La substitut du procureur Nadine Perrin a demandé une peine de principe, avec sursis et d’une durée laissée au choix des juges pour les deux policiers qui maintenaient au plus près Getu Hagos. Le troisième, physiquement séparé par une rangée de sièges, n’aurait pu pratiquement « participer aux gestes qui ont causé la mort de Getu Hagos », a estimé Mme Perrin en l’épargnant de toute réquisition.
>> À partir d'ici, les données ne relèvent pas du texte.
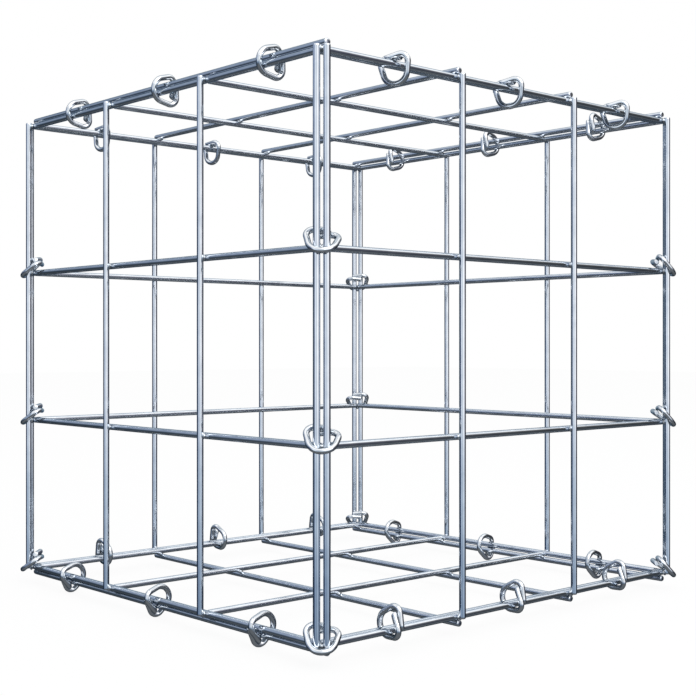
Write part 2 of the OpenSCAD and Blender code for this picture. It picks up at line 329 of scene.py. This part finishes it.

Droits, debout, affirmatifs, les trois policiers contestent les témoignages des personnels de bord évoquant que deux d’entre eux s’étaient littéralement assis sur le dos du jeune homme. Une telle pratique serait autrement moins légale que la pression « fréquemment employée lorsque les gens sont très virulents », a répété l’un d’eux. En janvier 2003, le jeune gardien de la paix de 23 ans avait le statut de chef d’escorte ; avant Getu Hagos il avait escorté plus de 60 expulsés réputés difficiles.
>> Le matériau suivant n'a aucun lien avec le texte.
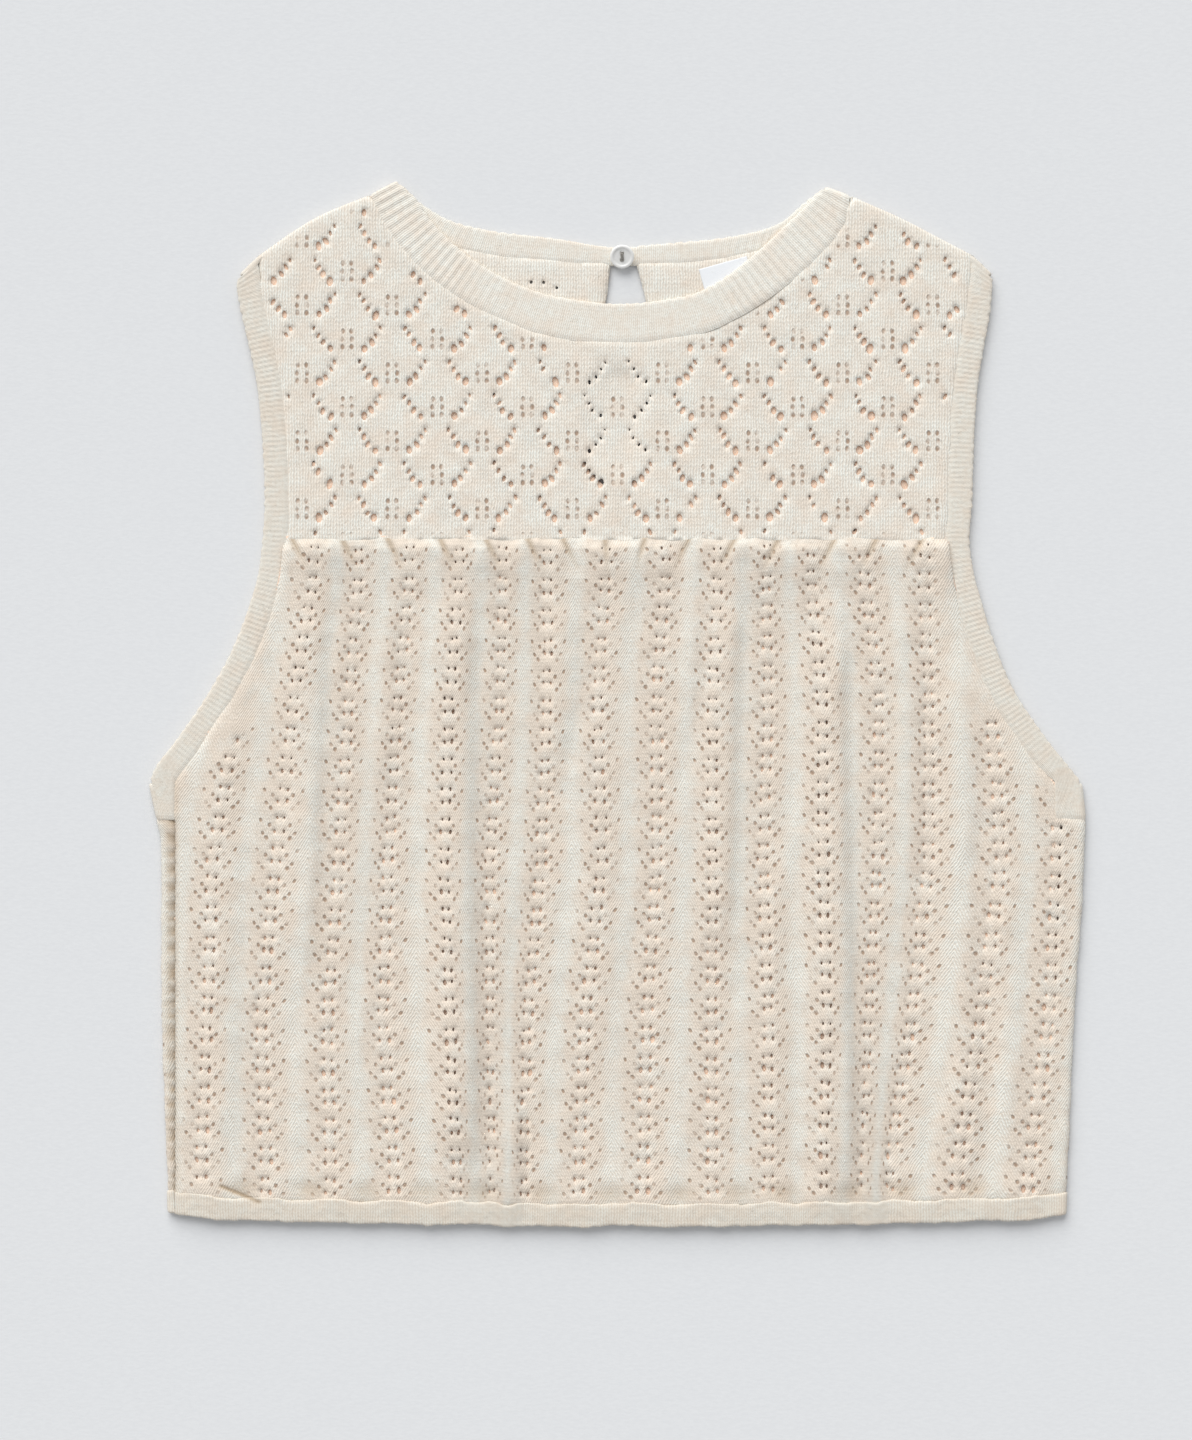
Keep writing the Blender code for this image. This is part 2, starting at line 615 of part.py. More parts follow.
def body_panel(name, rows, columns, front, first_wrapped, thicker=0.0):
    """A layer of the body or hem: a wide panel, and past one seam a strip that turns to the other layer.

    The front turns under at the right and the back turns up at the left, in the rows from first_wrapped on.
    """
    x, y = panel_grid(rows, columns)
    if front:
        top = FRONT_TOP + fold_height(x, y)
        outer_z, inner_z = top + thicker, top - WALL
    else:
        outer_z, inner_z = np.zeros_like(x), np.full_like(x, WALL)
    outer, inner = np.stack([x, y, outer_z], axis=2), np.stack([x, y, inner_z], axis=2)
    side = "right" if front else "left"
    strips = []
    for number in range(len(rows)):
        edge = y[number, -1 if front else 0]
        strips.append(side_section(edge, side, front))
    strip_out = np.array([strip[0] for strip in strips])
    strip_in = np.array([strip[1] for strip in strips])
    if thicker and front:
        strip_out[:, :len(HEM_FADE), 2] += thicker * np.array(HEM_FADE)
    if not front:
        strip_out, strip_in = strip_out[:, ::-1], strip_in[:, ::-1]
        outer, inner = np.concatenate([strip_out, outer], 1), np.concatenate([strip_in, inner], 1)
        spare = range(strip_out.shape[1])
    else:
        spare = range(outer.shape[1] - 1, outer.shape[1] - 1 + strip_out.shape[1])
        outer, inner = np.concatenate([outer, strip_out], 1), np.concatenate([inner, strip_in], 1)
    width = outer.shape[1]
    faces = [face for face in grid_faces(len(rows), width)
             if face[0] // width >= first_wrapped or face[0] % width not in spare]
    add_solid(name, outer.reshape(-1, 3), inner.reshape(-1, 3), faces)


def hem_rows():
    """Three rows of the hem band, from just below the body to the edge."""
    top, bottom = BODY_ROWS[-1] - GAP, BODY_ROWS[-1] - HEM_HEIGHT
    return [top, top + HEM_MIDDLE * (bottom - top), bottom]


def button():
    """A dished disc with two holes, one above the other, tipped towards the hem."""
    rim = oval(0, 0, 2 * BUTTON_RADIUS, 2 * BUTTON_RADIUS, 0, 28)
    dish = oval(0, 0, 2 * BUTTON_RIM, 2 * BUTTON_RIM, 0, 20)
    holes = [oval(0, way * BUTTON_HOLES_APART / 2, 2 * BUTTON_HOLE, 2 * BUTTON_HOLE, 0, 8) for way in (-1, 1)]
    flat, faces = fill_outline(rim, holes, [dish])
    radius = np.hypot(flat[:, 0], flat[:, 1])
    edge = radius > (BUTTON_RADIUS + BUTTON_RIM) / 2
    upper = at_height(flat, np.where(edge, BUTTON_THICK, BUTTON_THICK - BUTTON_DISH))
    lower = at_height(flat * np.where(edge, BUTTON_FOOT, 1.0)[:, None], 0.0)
    upper[edge, :2] *= BUTTON_FACE
    tip, level = math.sin(BUTTON_TILT), math.cos(BUTTON_TILT)
    seat = WALL + GAP + BUTTON_RADIUS * BUTTON_FOOT * tip
    for points_3d in (upper, lower):
        y, z = points_3d[:, 1].copy(), points_3d[:, 2].copy()
        points_3d[:, 0] += BUTTON_AT.x
        points_3d[:, 1] = BUTTON_AT.y + y * level - z * tip
        points_3d[:, 2] = seat + y * tip + z * level
    add_solid("button", upper, lower, faces, "shell")


def neck_label():
    """A plain strip of woven ribbon, with nothing on it."""
    corners = [(0, 0), (LABEL_SIZE.x, 0), (LABEL_SIZE.x, -LABEL_SIZE.y), (0, -LABEL_SIZE.y)]
    placed = np.array([turned_by(corner, LABEL_TURN) for corner in corners]) + list(LABEL_CORNER)
    low = WALL + GAP
    add_solid("neck_label", at_height(placed, low + LABEL_THICK), at_height(placed, low),
              [(0, 3, 2, 1)], "woven")


def centre_garment():
    """Moves every piece so that the garment's box stands centred over the origin."""
    corners = np.array([vertex.co[:] for piece in bpy.context.scene.objects for vertex in piece.data.vertices])
    low, high = corners.min(axis=0), corners.max(axis=0)
    for piece in bpy.context.scene.objects:
        piece.location = (-(low[0] + high[0]) / 2, -(low[1] + high[1]) / 2, -low[2])


def build():
    clear_scene()
    front_yoke()
    back_yoke()
    wrapped = BODY_ROWS.index(SIDE_TOP_Y)
    body_panel("front_body", BODY_ROWS, BODY_COLUMNS, True, wrapped)
    body_panel("back_body", BODY_ROWS, BACK_COLUMNS, False, wrapped)
    body_panel("hem_front", hem_rows(), BODY_COLUMNS, True, 0, HEM_EXTRA)
    body_panel("hem_back", hem_rows(), BACK_COLUMNS, False, 0)
    neckband()
    armhole_band("left")
    armhole_band("right")
    button()
    neck_label()
    centre_garment()


build()
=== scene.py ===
# Sleeveless lace-knit top, laid flat on a pale surface and seen from straight above.
# Sizes are millimetres on the laid garment: x to the right, y from hem to neck, z up from the surface.
# The back is the lower layer, the front the upper one, and the cloth turns over at shoulders and sides.
import json
import math
from functools import partial

import bpy
import numpy as np
from mathutils.geometry import delaunay_2d_cdt
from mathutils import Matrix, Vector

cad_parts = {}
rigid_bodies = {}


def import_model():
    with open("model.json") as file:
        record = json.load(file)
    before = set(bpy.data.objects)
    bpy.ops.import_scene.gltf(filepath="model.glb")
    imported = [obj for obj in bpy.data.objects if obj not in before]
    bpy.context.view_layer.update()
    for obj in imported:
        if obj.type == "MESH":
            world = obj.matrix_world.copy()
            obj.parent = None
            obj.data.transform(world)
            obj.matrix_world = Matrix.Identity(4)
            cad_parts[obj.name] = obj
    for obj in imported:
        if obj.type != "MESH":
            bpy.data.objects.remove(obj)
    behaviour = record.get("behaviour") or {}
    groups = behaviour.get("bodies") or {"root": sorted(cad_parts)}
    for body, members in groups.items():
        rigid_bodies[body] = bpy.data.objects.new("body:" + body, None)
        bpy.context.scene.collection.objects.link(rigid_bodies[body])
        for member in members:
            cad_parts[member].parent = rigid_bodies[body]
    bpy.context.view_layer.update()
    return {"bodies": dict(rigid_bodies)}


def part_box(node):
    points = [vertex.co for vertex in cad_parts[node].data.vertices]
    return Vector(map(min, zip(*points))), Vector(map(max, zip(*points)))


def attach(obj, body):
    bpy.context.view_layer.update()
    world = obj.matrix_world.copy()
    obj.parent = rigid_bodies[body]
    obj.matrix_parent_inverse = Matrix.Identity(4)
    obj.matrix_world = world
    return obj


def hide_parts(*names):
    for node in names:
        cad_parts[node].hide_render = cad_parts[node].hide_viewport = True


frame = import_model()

mm = 0.001
body = sorted(frame["bodies"])[0]

layer = {
    "wall": 1.8,            # room that one layer of knitting takes
    "gap": 0.3,             # between the layers
    "cloth": 1.2,           # thickness of the front's knitting
    "backCloth": 2.2,       # the back's, brushed up
    "backFluff": 0.3,       # and so much more where the front lies on it
    "tuck": 2.0,            # how far a panel's edge runs in under the band that it is sewn to
    "seamDip": 0.9,         # tucked in, a panel's edge lies this much lower
    "seamReach": 2.6,
    "bandDip": 0.45,        # and a band's at its seam
    "bandReach": 1.8,
    "eyeletDip": 0.6,       # and round an eyelet
    "eyeletThin": 0.65,     # where it is thinner too
    "eyeletReach": 1.7,
    "eyeletGlow": 0.2,      # and painted warmer there, as light that comes back from inside
    "edgeThin": 1.8,        # the back yoke is thinner at its edge by so many times the dip there
    "wave": 0.2,            # unevenness of a panel's outer face
}
frontTop = 2 * layer["wall"] + layer["gap"]
turnRadius = frontTop / 2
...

La « technique du pliage » interdite
Et depuis le début de soirée, celui-ci avait donné pas mal de fil à retordre aux policiers : d’abord en faisant un malaise, spectaculaire mais dont le médecin, par deux fois, a estimé qu’il n’était que simulation. Puis en se débattant, au point de faire passer l’escorte de deux à trois policiers, de le menotter dans le dos, de l’entraver de bandes Velcro, de le porter couché, homme-brancard désespéré mais « hurlant et gesticulant », diront les policiers, entre le fourgon et la passerelle. Puis de l’asseoir, selon cette « technique du pliage ». Depuis cet « accident », ladite technique est interdite. Le ministère de l’Intérieur a suivi les conseils de la Commission nationale de déontologie policière et édicté de nouvelles règles, des fiches techniques reprenant les « atteintes traumatiques possibles », institué des « superviseurs », une formation de deux jours des policiers d’escorte, enrichi l’équipement de ceintures de contention, autorisé la vidéo… En janvier 2003, rien de cela n’existait.
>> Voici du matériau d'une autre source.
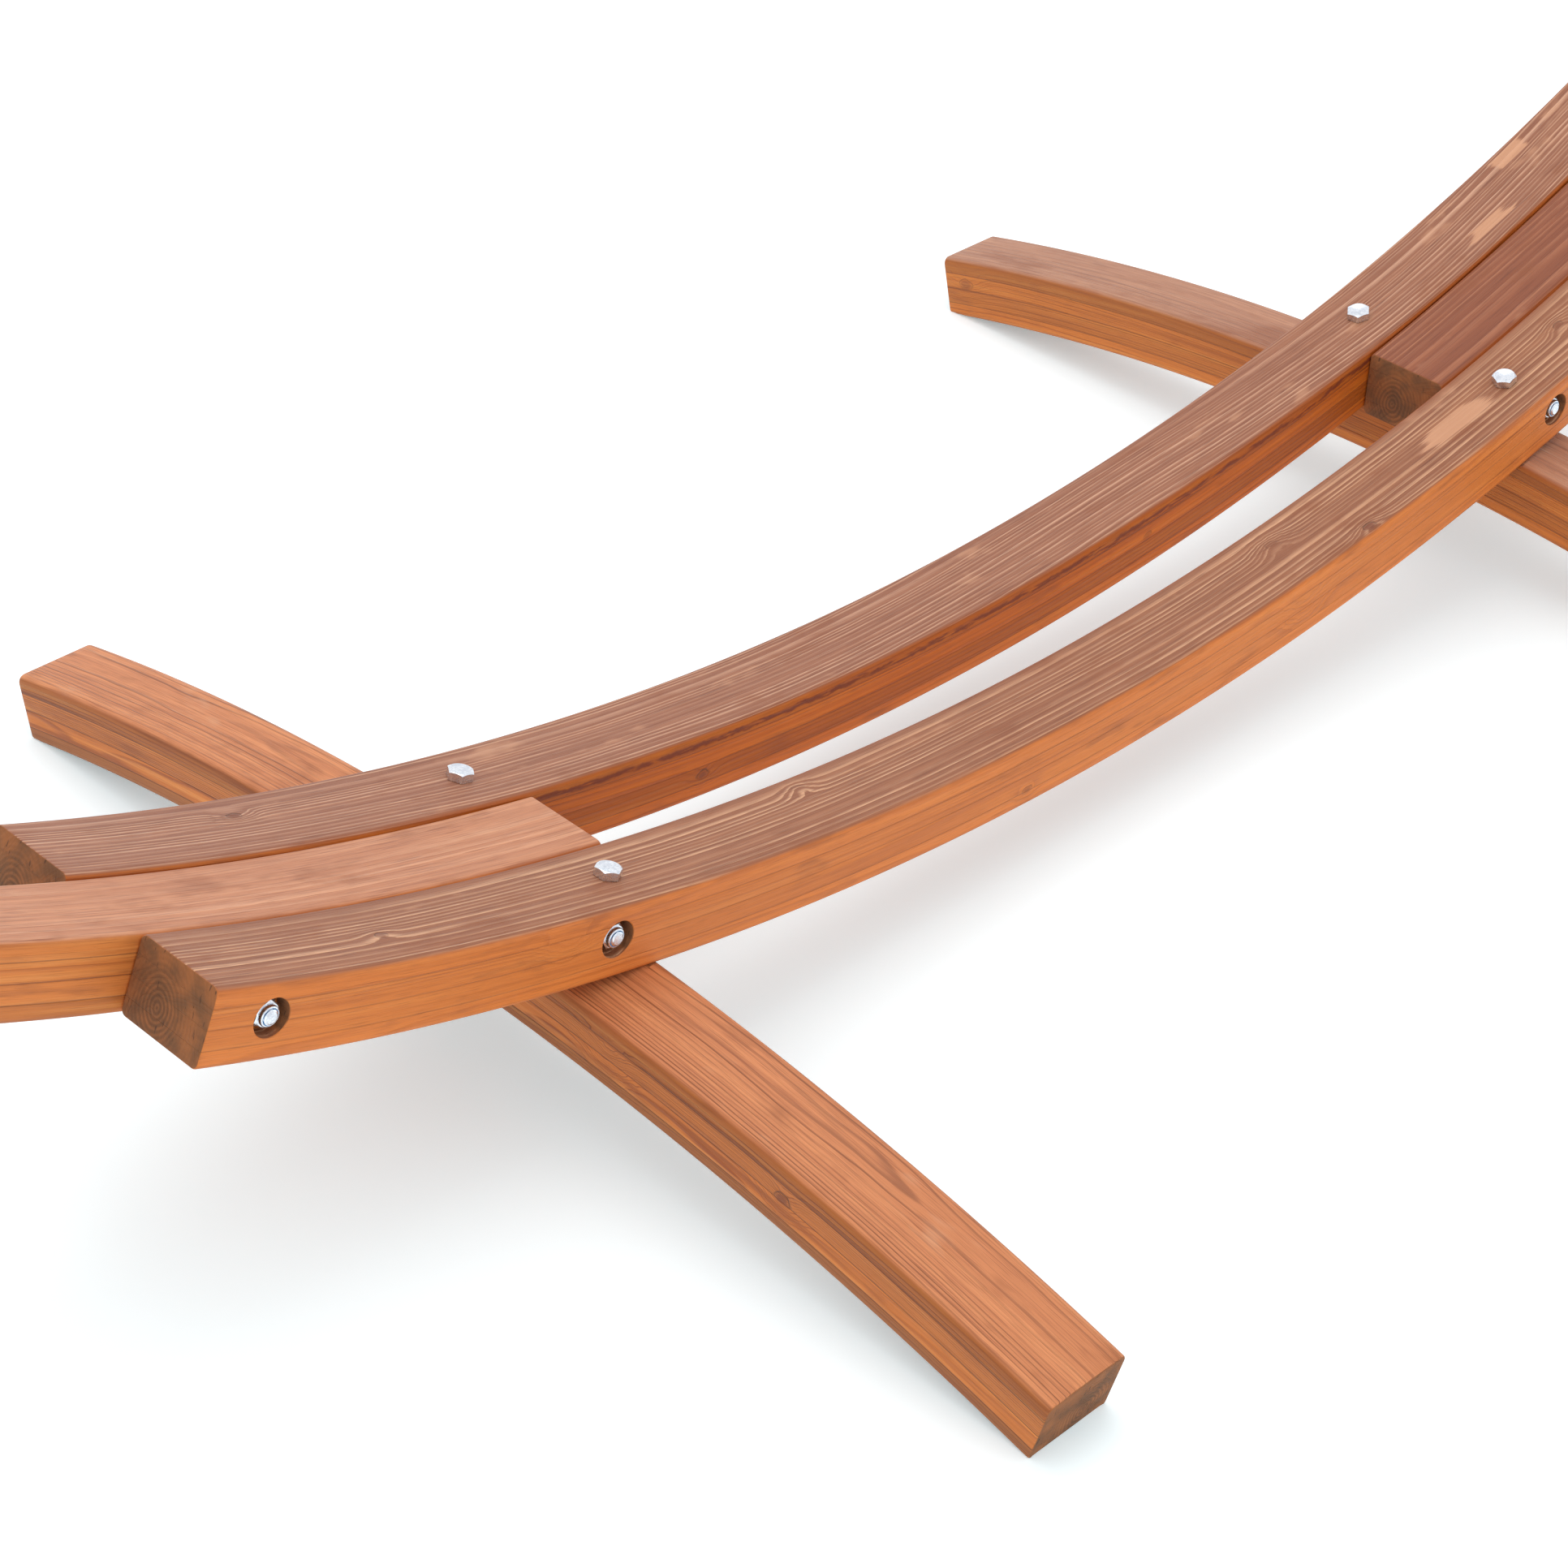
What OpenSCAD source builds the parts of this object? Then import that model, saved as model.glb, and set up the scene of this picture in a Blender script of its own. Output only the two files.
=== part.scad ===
// Free-standing arc hammock stand in bent laminated larch, with galvanised bolts,
// chains and snap hooks. Millimetres, +X along the stand, +Z up, origin on the
// floor under its middle.

/* [Bent timber] */
// Radius of the bent centre line of the rails and arms
arc_r = 2400; // [2360:10:2440]
// Width of a rail
rail_w = 81; // [76:1:84]
// Depth of a rail along the radius
rail_h = 60; // [58:1:62]
// Angle from the middle of the stand to each end of a rail
rail_half_angle = 22.7; // [22.4:0.1:24]
// Clear gap between the two rails
rail_gap = 82; // [81:1:86]
// Width of an arm
arm_w = 80; // [76:1:81]
// Depth of an arm along the radius
arm_h = 60; // [59:0.5:62]
// How far an arm's top lies below the rails' tops
arm_drop = 1.5; // [1:0.5:3]
// Distance from the middle to an arm's plumb inner end
arm_inner_x = 508; // [500:1:516]
// Angle of an arm's outer end
arm_tip_angle = 58.6; // [58.4:0.1:60]
// Radius of the rounded long edges of the rails and arms
edge_r = 5; // [3:0.5:8]

/* [Feet] */
// Distance from the middle to the centre of each foot
foot_x = 565; // [562:1:568]
// Width of a foot
foot_w = 78; // [76:1:82]
// Depth of a foot
foot_h = 61; // [60:1:63]
// Radius of a foot's bent centre line
foot_r = 2400; // [2360:10:2440]
// Angle from a foot's crown to each end
foot_half_angle = 13.75; // [13.6:0.05:14]
// Depth planed off under each foot end, so that it stands flat
foot_pad_cut = 4; // [2:0.5:6]
// Depth of the seat cut for the arm, at the foot's inner face
foot_seat_depth = 7.5; // [6:0.5:9]
// Radius of the rounded long edges of the feet
foot_edge_r = 7; // [4:0.5:9]

/* [Bolts] */
// Shank diameter of the bolts
bolt_d = 12; // [10:1:12]
// Hole diameter in the timber for those bolts
bolt_hole_d = 13; // [13:0.5:14]
// Angle of the upright bolts through rail and foot
seat_bolt_angle = 13.2; // [13.1:0.1:13.4]
// Angles of the cross bolts through rails and arm
clamp_bolt_angles = [13.7, 21.4]; // [13.6:0.1:21.6]
// How far the cross bolts lie above the rails' centre line
clamp_rise = 3; // [0:0.5:5]
// Diameter of a counterbore
counterbore_d = 30; // [28:1:32]
// Depth of the cross bolts' counterbores
clamp_counterbore = 14; // [13:0.5:16]
// Radius, from the arc's centre, of the nut seats under the feet
seat_nut_r = 2476; // [2472:1:2478]

/* [Hanging gear] */
// Angle of the eye bolt in each arm
eye_angle = 56.8; // [56.5:0.1:57]
// Lean of the slack chain from plumb, towards the middle
chain_lean = 30.4; // [30:0.1:32]
// Wire diameter of a chain link
link_wire = 5; // [4.5:0.5:5]
// Inside length of a chain link
link_pitch = 35; // [33:1:36]
// Inside width of a chain link
link_inner_w = 11; // [11:0.5:12]
// Wire diameter of a snap hook
hook_wire = 8; // [7:0.5:8]
// Diameter of a snap hook's gate
gate_d = 7; // [6:0.5:7]

/* [Hidden] */
$fn = 64;
arc_fn = 720;   // facets of a full circle along the bent timbers
timber = "peru";
foot_timber = "sandybrown";
zinc = "silver";
chain_zinc = "lightsteelblue";
gap = 0.3;      // clearance between moving pieces
touch = 0.05;   // clearance between flat or bent faces that bear on each other
seat_play = 0.5; // clearance beside the rails in those seats
past = 1;       // how far a cutter runs past a face
arm_start = 11.5; // angle at which an arm is bent from, before its inner end is cut plumb

// Heights: the pads stand on the floor, and the rails and arms lie in seats in the feet.
foot_under_r = foot_r - foot_h / 2;
foot_top_z = foot_under_r * (1 - cos(foot_half_angle)) - foot_pad_cut + foot_h;
foot_centre_z = foot_top_z - foot_h / 2 - foot_r;
arm_face_r = arc_r - rail_h / 2 + arm_drop;
arm_under_r = arm_face_r + arm_h;
foot_inner_x = foot_x - foot_w / 2;
arc_z = foot_top_z - foot_seat_depth + sqrt(pow(arm_under_r, 2) - pow(foot_inner_x, 2));
rail_y = (rail_gap + rail_w) / 2;
rail_outer_y = rail_gap / 2 + rail_w;
rail_top_r = arc_r - rail_h / 2;
clamp_r = arc_r - clamp_rise;

// Fasteners of the bolt size and of the eye bolts, across the flats and in thickness.
hex_af = 19;
head_h = 7.5;
nut_h = 10;
washer_d = 24;
washer_h = 2.5;
thread_past_nut = 1.5;
clamp_seat_y = rail_outer_y - clamp_counterbore;
clamp_under_head = clamp_seat_y + washer_h;
seat_bolt_end_r = seat_nut_r + washer_h + nut_h + thread_past_nut;

eye_shank_d = 10;
eye_hole_d = 11;
eye_af = 17;
eye_nut_h = 8;
eye_washer_d = 30;
eye_collar_d = 20;
eye_collar_h = 4;
eye_wire = 9;
eye_inner_r = 12.5;
eye_ring_r = eye_inner_r + eye_wire / 2;
eye_sink = 1;   // how deep the ring is forged into its collar
eye_centre_h = washer_h + eye_collar_h - eye_sink + eye_ring_r + eye_wire / 2;
eye_face_r = arm_face_r - touch;
eye_centre_r = eye_face_r - eye_centre_h;

// Places along the slack chain, measured from the centre of the eye.
link_bow_r = (link_inner_w + link_wire) / 2;
link_span = link_pitch + link_wire;
link_first = eye_inner_r - link_wire / 2 - gap;
link_step = link_span - link_wire - gap;
hook_top_s = link_first + 3 * link_step + link_span - link_wire / 2 - gap - hook_wire / 2;
hook_bow_r = 12;
hook_centres = 47;
gate_pin_d = 3;
gate_tab = 3;
gate_slot = 3.6;
gate_pin_l = hook_wire;
gate_knuckle_d = 7.8;
gate_cheeks = 6.4;      // over both cheeks of the gate
gate_hinge = 9;         // from the top bow's end down to the gate's hinge
gate_neck = 4.6;        // from the hinge up to the hook's full wire
gate_slot_end = 5.5;    // from the hinge down to the end of the gate's slot
gate_running = 0.1;     // play of the gate on its pin, in diameter
gate_end_gap = 0.4;     // between the gate's free end and the low bow

// Rectangle with rounded corners, centred.
module rounded_section(w, h, r) {
    square([w - 2 * r, h], center = true);
    square([w, h - 2 * r], center = true);
    for (x = [-1, 1], y = [-1, 1])
        translate([x * (w / 2 - r), y * (h / 2 - r)]) circle(r);
}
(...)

Le procès de trois policiers du commissariat de Saint-Denis (Seine-Saint-Denis), accusés d’avoir commis des violences sur des habitants de la ville, en 2001, a été renvoyé pour la quatrième fois par le tribunal correctionnel de Bobigny, en raison d’une erreur de ce dernier.
Une magistrate a avoué « sa honte et sa désolation devant les dysfonctionnements récurrents » qui ont affecté ce dossier, trois fois depuis novembre 2005, rejoignant ainsi les avocats des parties civiles.